INSTRUCTIONS FOR THE TASK:
Nothing may be dropped or altered: reproduce all the data.

==========

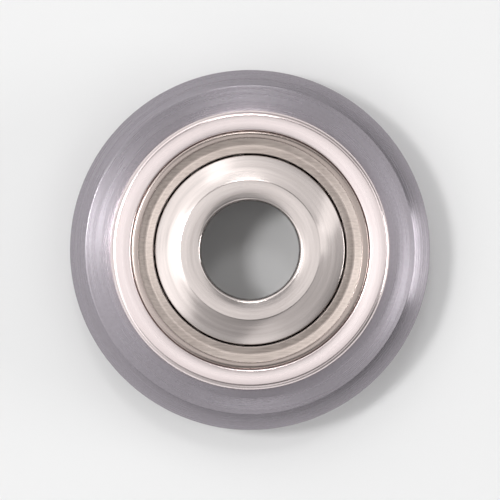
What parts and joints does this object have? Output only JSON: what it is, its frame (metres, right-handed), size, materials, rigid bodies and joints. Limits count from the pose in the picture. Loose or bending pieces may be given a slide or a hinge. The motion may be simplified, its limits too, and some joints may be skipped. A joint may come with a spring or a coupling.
{
  "type": "tile cutter wheel",
  "caption": "Round carbide scoring wheel with a V edge, clamped on a small shielded ball bearing that turns on an axle bolt through its bore.",
  "frame": {"origin": "the wheel's centre: on its spin axis, at the middle of its thickness", "axes": "+Z along the spin axis, out of the front face; the wheel is the same all round, and its front and back are alike"},
  "size_m": [0.022, 0.022, 0.006],
  "materials": {
    "ground_carbide": "ground cemented carbide, fine concentric grinding marks",
    "nickel_plated_steel": "bright turned and plated steel, faintly warm",
    "bearing_steel": "hardened bearing steel, fine turned",
    "sheet_steel": "pressed sheet steel, satin, warm",
    "polished_steel": "mirror polished balls"
  },
  "bodies": {
    "bearing_core": {"inner_ring_front": "bearing_steel", "inner_ring_back": "bearing_steel"},
    "wheel": {"cutting_disc": "ground_carbide", "outer_ring": "bearing_steel", "clamp_collar_front": "nickel_plated_steel", "clamp_collar_back": "nickel_plated_steel", "dust_shield_front": "sheet_steel", "dust_shield_back": "sheet_steel"},
    "ball_set": {"ball_01": "polished_steel", "ball_02": "polished_steel", "ball_03": "polished_steel", "ball_04": "polished_steel", "ball_05": "polished_steel", "ball_06": "polished_steel", "ball_07": "polished_steel", "ball_08": "polished_steel", "ball_09": "polished_steel", "ball_10": "polished_steel", "ball_11": "polished_steel", "ball_12": "polished_steel", "ball_13": "polished_steel"}
  },
  "joints": [
    {"name": "wheel_spin", "type": "hinge", "parent": "bearing_core", "child": "wheel", "pos_m": [0, 0, 0], "axis": [0, 0, 1], "continuous": true},
    {"name": "balls_orbit", "type": "hinge", "parent": "bearing_core", "child": "ball_set", "pos_m": [0, 0, 0], "axis": [0, 0, 1], "continuous": true}
  ],
  "couplings": [
    {"joint": "balls_orbit", "follows": "wheel_spin", "ratio": 0.61424}
  ]
}
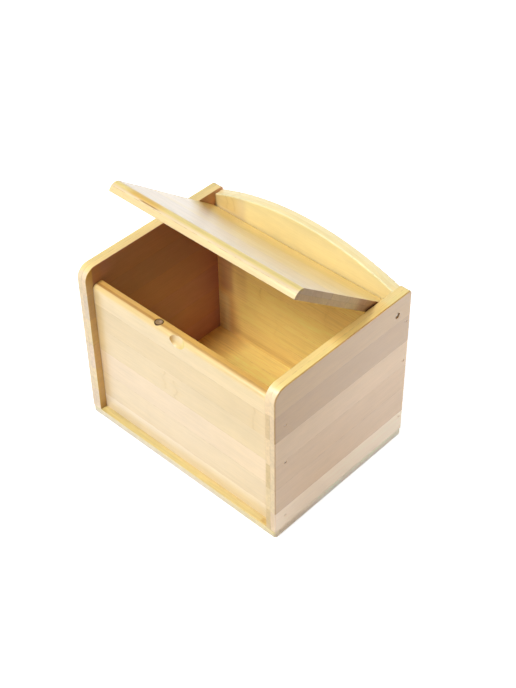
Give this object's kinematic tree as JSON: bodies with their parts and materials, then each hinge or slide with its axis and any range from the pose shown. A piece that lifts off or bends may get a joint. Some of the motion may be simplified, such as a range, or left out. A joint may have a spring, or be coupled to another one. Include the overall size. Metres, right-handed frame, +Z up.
{
  "type": "salt box",
  "caption": "Free-standing bamboo salt box with an open-fronted arch-backed carcass and a bull-nosed lid that swings up on dowels and shuts on magnets.",
  "frame": {"origin": "centre of the footprint, on the surface that the box stands on", "axes": "+X to the box's right as seen from the front, +Y from the front board to the back board, +Z up; the lid's hinge line is parallel to X"},
  "size_m": [0.161, 0.1186, 0.1707],
  "materials": {
    "bamboo": "satin",
    "dowel_wood": "matt",
    "magnet": "satin",
    "nail_steel": "satin"
  },
  "bodies": {
    "box": {"bottom_board": "bamboo", "left_side": "bamboo", "right_side": "bamboo", "front_board": "bamboo", "back_board": "bamboo", "hinge_dowel_left": "dowel_wood", "hinge_dowel_right": "dowel_wood", "front_magnet": "magnet", "front_nails": "nail_steel", "back_nails": "nail_steel", "bottom_nails": "nail_steel"},
    "lid": {"lid": "bamboo", "lid_magnet": "magnet"}
  },
  "joints": [
    {"name": "lid_hinge", "type": "hinge", "parent": "box", "child": "lid", "pos_m": [0, 0.0467, 0.1079], "axis": [-1, 0, 0], "range_deg": [-36.15, 54.8]}
  ]
}
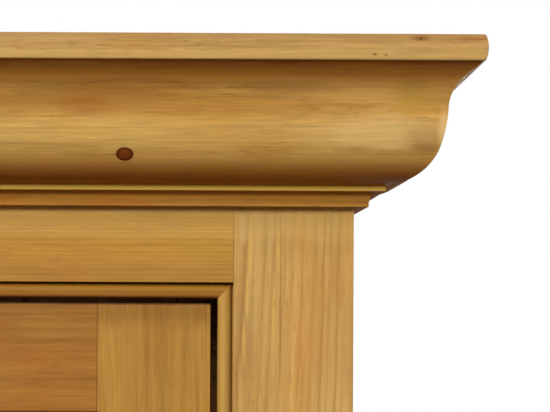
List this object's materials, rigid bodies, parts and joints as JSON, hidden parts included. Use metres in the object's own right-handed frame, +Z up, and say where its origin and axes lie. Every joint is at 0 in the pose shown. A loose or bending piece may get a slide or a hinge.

==========

EXPECTED OUTPUT:
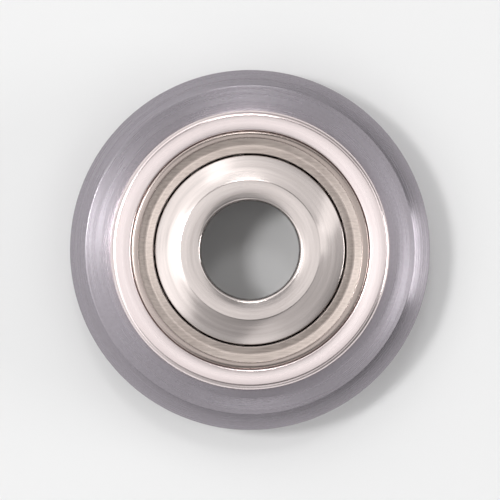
What parts and joints does this object have? Output only JSON: what it is, its frame (metres, right-handed), size, materials, rigid bodies and joints. Limits count from the pose in the picture. Loose or bending pieces may be given a slide or a hinge. The motion may be simplified, its limits too, and some joints may be skipped. A joint may come with a spring or a coupling.
{
  "type": "tile cutter wheel",
  "caption": "Round carbide scoring wheel with a V edge, clamped on a small shielded ball bearing that turns on an axle bolt through its bore.",
  "frame": {"origin": "the wheel's centre: on its spin axis, at the middle of its thickness", "axes": "+Z along the spin axis, out of the front face; the wheel is the same all round, and its front and back are alike"},
  "size_m": [0.022, 0.022, 0.006],
  "materials": {
    "ground_carbide": "ground cemented carbide, fine concentric grinding marks",
    "nickel_plated_steel": "bright turned and plated steel, faintly warm",
    "bearing_steel": "hardened bearing steel, fine turned",
    "sheet_steel": "pressed sheet steel, satin, warm",
    "polished_steel": "mirror polished balls"
  },
  "bodies": {
    "bearing_core": {"inner_ring_front": "bearing_steel", "inner_ring_back": "bearing_steel"},
    "wheel": {"cutting_disc": "ground_carbide", "outer_ring": "bearing_steel", "clamp_collar_front": "nickel_plated_steel", "clamp_collar_back": "nickel_plated_steel", "dust_shield_front": "sheet_steel", "dust_shield_back": "sheet_steel"},
    "ball_set": {"ball_01": "polished_steel", "ball_02": "polished_steel", "ball_03": "polished_steel", "ball_04": "polished_steel", "ball_05": "polished_steel", "ball_06": "polished_steel", "ball_07": "polished_steel", "ball_08": "polished_steel", "ball_09": "polished_steel", "ball_10": "polished_steel", "ball_11": "polished_steel", "ball_12": "polished_steel", "ball_13": "polished_steel"}
  },
  "joints": [
    {"name": "wheel_spin", "type": "hinge", "parent": "bearing_core", "child": "wheel", "pos_m": [0, 0, 0], "axis": [0, 0, 1], "continuous": true},
    {"name": "balls_orbit", "type": "hinge", "parent": "bearing_core", "child": "ball_set", "pos_m": [0, 0, 0], "axis": [0, 0, 1], "continuous": true}
  ],
  "couplings": [
    {"joint": "balls_orbit", "follows": "wheel_spin", "ratio": 0.61424}
  ]
}
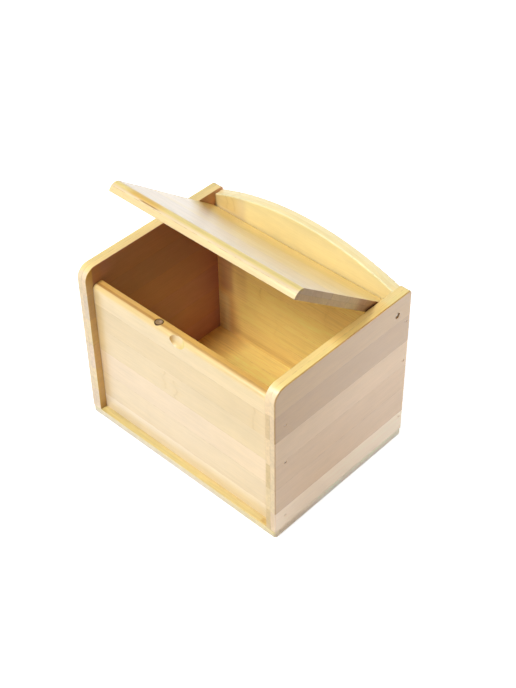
Give this object's kinematic tree as JSON: bodies with their parts and materials, then each hinge or slide with its axis and any range from the pose shown. A piece that lifts off or bends may get a joint. Some of the motion may be simplified, such as a range, or left out. A joint may have a spring, or be coupled to another one. Include the overall size. Metres, right-handed frame, +Z up.
{
  "type": "salt box",
  "caption": "Free-standing bamboo salt box with an open-fronted arch-backed carcass and a bull-nosed lid that swings up on dowels and shuts on magnets.",
  "frame": {"origin": "centre of the footprint, on the surface that the box stands on", "axes": "+X to the box's right as seen from the front, +Y from the front board to the back board, +Z up; the lid's hinge line is parallel to X"},
  "size_m": [0.161, 0.1186, 0.1707],
  "materials": {
    "bamboo": "satin",
    "dowel_wood": "matt",
    "magnet": "satin",
    "nail_steel": "satin"
  },
  "bodies": {
    "box": {"bottom_board": "bamboo", "left_side": "bamboo", "right_side": "bamboo", "front_board": "bamboo", "back_board": "bamboo", "hinge_dowel_left": "dowel_wood", "hinge_dowel_right": "dowel_wood", "front_magnet": "magnet", "front_nails": "nail_steel", "back_nails": "nail_steel", "bottom_nails": "nail_steel"},
    "lid": {"lid": "bamboo", "lid_magnet": "magnet"}
  },
  "joints": [
    {"name": "lid_hinge", "type": "hinge", "parent": "box", "child": "lid", "pos_m": [0, 0.0467, 0.1079], "axis": [-1, 0, 0], "range_deg": [-36.15, 54.8]}
  ]
}
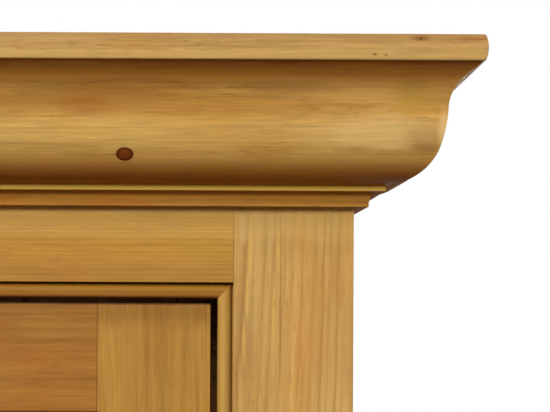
List this object's materials, rigid bodies, parts and joints as JSON, hidden parts included. Use metres in the object's own right-handed frame, +Z up, and say where its origin and axes lie. Every joint is at 0 in the pose shown. A loose or bending piece may get a slide or a hinge.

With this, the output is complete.